**Problem to solve:** For this exercise, return only the lines from the line containing "under the middle" through the line containing "zip(*points))), Vector(map(max, zip(*points)))", both ends included, exactly as they are.

**Raw data:**

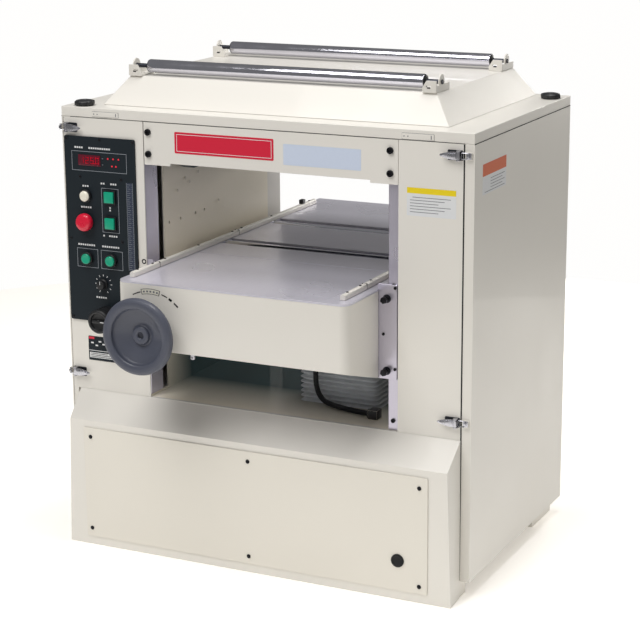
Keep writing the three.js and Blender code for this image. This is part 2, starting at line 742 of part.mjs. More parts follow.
const GIB_FACE = [3.6, 7.9]; // it runs between the column front and the way
const GIB_TOP = 703;
const gib = (x0, x1, legX0, legX1) =>
  join(
    block(x0, x1, ...GIB_FACE, COVER_BACK_BOTTOM, GIB_TOP),
    block(legX0, legX1, GIB_FACE[0], 230, 612, 660),
  );
add('gib_left', gib(-318, TABLE_LEFT - GAP, -288, TABLE_LEFT - GAP), steel());
add('gib_right', gib(TABLE_RIGHT + GAP, 335, TABLE_RIGHT + GAP, 298), steel());

// ---------------------------------------------------------------- table lift

function liftGearbox() {
  const top = BED_UNDER - GAP;
  return cut(
    join(
      block(25, 245, 118, 335, GEARBOX_UNDER, top),
      block(-235, 30, 196, 256, 548, top),
      block(70, 106, 86, 120, 514, 560), // terminal box
    ),
    block(33, 237, 126, 327, GEARBOX_UNDER + 8, top + 5),
    block(-229, 40, 202, 250, 554, top + 5),
    rod('z', SCREW.x, SCREW.y, SCREW.radius + 1, GEARBOX_UNDER - 10, GEARBOX_UNDER + 20),
    rod('y', WHEEL.x, WHEEL.z, 9.6, 190, 210),
  );
}
add('lift_gearbox', liftGearbox(), castIron());

add(
  'lead_screw',
  turned('z', SCREW.x, SCREW.y, [
    [0, 140], [13, 140], [SCREW.radius, 144], [SCREW.radius, 555], [44, 558], [30, 585], [12, 585], [12, 592], [0, 592],
  ], 24),
  steel(),
);
add(
  'lift_nut',
  cut(
    join(
      rod('z', SCREW.x, SCREW.y, 42, DECK + GAP, DECK + 8),
      rod('z', SCREW.x, SCREW.y, 24, 325, DECK + 1),
    ),
    rod('z', SCREW.x, SCREW.y, SCREW.radius + 0.6, 300, 400),
  ),
  finish(0xb08d4f, 0.4, 0.9),
);
add(
  'lift_motor',
  join(
    rod('x', 150, 560, 37, -175, 0),
    rod('x', 150, 560, 28, -190, 24.5),
  ),
  motorGrey(),
);

const bellowsSpan = [34, 236, 122, 331];
add(
  'lift_bellows',
  cut(
    block(...bellowsSpan, DECK + GAP, GEARBOX_UNDER - GAP),
    block(42, 228, 130, 323, DECK - 5, GEARBOX_UNDER + 5),
  ),
  pleatGrey(),
);

function tableCable() {
  const route = [
    [88, 103, 513.6], [88, 103, 480], [88, 103, 448], [90, 102, 420], [98, 101, 398], [114, 99, 384],
    [136, 95, 379], [162, 88, 378], [190, 79, 378.5], [214, 71, 379.6], [236.4, 68, 380],
  ];
  const curve = new THREE.CatmullRomCurve3(route.map((p) => new THREE.Vector3(...p)));
  const ring = new THREE.Shape();
  ring.absarc(0, 0, 6, 0, 2 * Math.PI, false);
  return solid(new THREE.ExtrudeGeometry(ring, { steps: 22, curveSegments: 8, extrudePath: curve }));
}
add('table_cable', tableCable(), rubber());

function handwheel() {
  const front = TABLE_FRONT - 57;
  const profile = [
    [0, front + 20], [20, front + 20], [24, front + 23], [66, front + 13], [72, front + 6], [76, front], [84, front],
    [WHEEL.radius, front + 5], [WHEEL.radius, front + 13], [84, front + 18], [76, front + 20], [66, front + 22],
    [24, front + 36], [20, front + 48], [0, front + 48],
  ];
  return join(
    turned('y', WHEEL.x, WHEEL.z, profile, 32),
    rod('y', WHEEL.x, WHEEL.z, 9, front + 40, 195),
  );
}
add('handwheel', handwheel(), wheelPaint());

// ---------------------------------------------------------------- origin under the middle

machine.updateMatrixWorld(true);
const middle = new THREE.Box3().setFromObject(machine).getCenter(new THREE.Vector3());
machine.children.forEach((mesh) => mesh.position.set(-middle.x, -middle.y, 0));

export default machine;
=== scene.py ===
"""The looks of a thickness planer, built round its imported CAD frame."""

import math

import bmesh
import bpy
from mathutils import Matrix, Vector


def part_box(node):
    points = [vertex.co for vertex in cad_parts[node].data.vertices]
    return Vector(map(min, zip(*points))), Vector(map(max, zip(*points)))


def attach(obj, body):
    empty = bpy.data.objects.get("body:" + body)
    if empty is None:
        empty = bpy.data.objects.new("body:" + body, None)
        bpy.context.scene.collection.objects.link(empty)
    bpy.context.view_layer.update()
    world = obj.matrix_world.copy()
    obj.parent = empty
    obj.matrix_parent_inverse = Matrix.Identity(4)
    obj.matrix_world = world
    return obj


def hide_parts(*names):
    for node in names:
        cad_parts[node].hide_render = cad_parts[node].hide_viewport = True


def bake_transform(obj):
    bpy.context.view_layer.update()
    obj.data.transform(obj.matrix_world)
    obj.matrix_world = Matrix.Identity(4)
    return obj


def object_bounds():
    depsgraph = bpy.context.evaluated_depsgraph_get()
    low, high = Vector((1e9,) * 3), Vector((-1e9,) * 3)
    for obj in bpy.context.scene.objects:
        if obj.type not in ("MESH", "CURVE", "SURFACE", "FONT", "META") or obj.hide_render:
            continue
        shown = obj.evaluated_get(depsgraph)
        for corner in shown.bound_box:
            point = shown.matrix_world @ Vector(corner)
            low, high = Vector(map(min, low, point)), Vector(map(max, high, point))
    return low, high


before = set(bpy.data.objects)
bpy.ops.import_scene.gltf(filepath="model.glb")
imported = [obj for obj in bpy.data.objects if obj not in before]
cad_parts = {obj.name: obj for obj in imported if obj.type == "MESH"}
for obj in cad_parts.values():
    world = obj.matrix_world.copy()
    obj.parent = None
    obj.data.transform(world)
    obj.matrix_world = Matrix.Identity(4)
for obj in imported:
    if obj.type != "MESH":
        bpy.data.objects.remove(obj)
cad_low, cad_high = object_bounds()

MM = 0.001
lid_low, lid_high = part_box("top_lid")
# x = 0 is the middle of the lid, y = 0 the plane of the column fronts and z = 0 the floor
ORIGIN = Vector(((lid_low.x + lid_high.x) / 2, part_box("left_column")[0].y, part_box("base_frame")[0].z))


def row(x, y, z):
    """A point given in millimetres from the cabinet's own origin, in the row frame."""
    return ORIGIN + MM * Vector((x, y, z))


def span(node):
    """A CAD node's box in those millimetres: x0, x1, y0, y1, z0, z1."""
    low, high = ((corner - ORIGIN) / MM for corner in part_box(node))
    return low.x, high.x, low.y, high.y, low.z, high.z


# ---------------------------------------------------------------- camera, lights and floor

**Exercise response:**
// ---------------------------------------------------------------- origin under the middle

machine.updateMatrixWorld(true);
const middle = new THREE.Box3().setFromObject(machine).getCenter(new THREE.Vector3());
machine.children.forEach((mesh) => mesh.position.set(-middle.x, -middle.y, 0));

export default machine;
=== scene.py ===
"""The looks of a thickness planer, built round its imported CAD frame."""

import math

import bmesh
import bpy
from mathutils import Matrix, Vector


def part_box(node):
    points = [vertex.co for vertex in cad_parts[node].data.vertices]
    return Vector(map(min, zip(*points))), Vector(map(max, zip(*points)))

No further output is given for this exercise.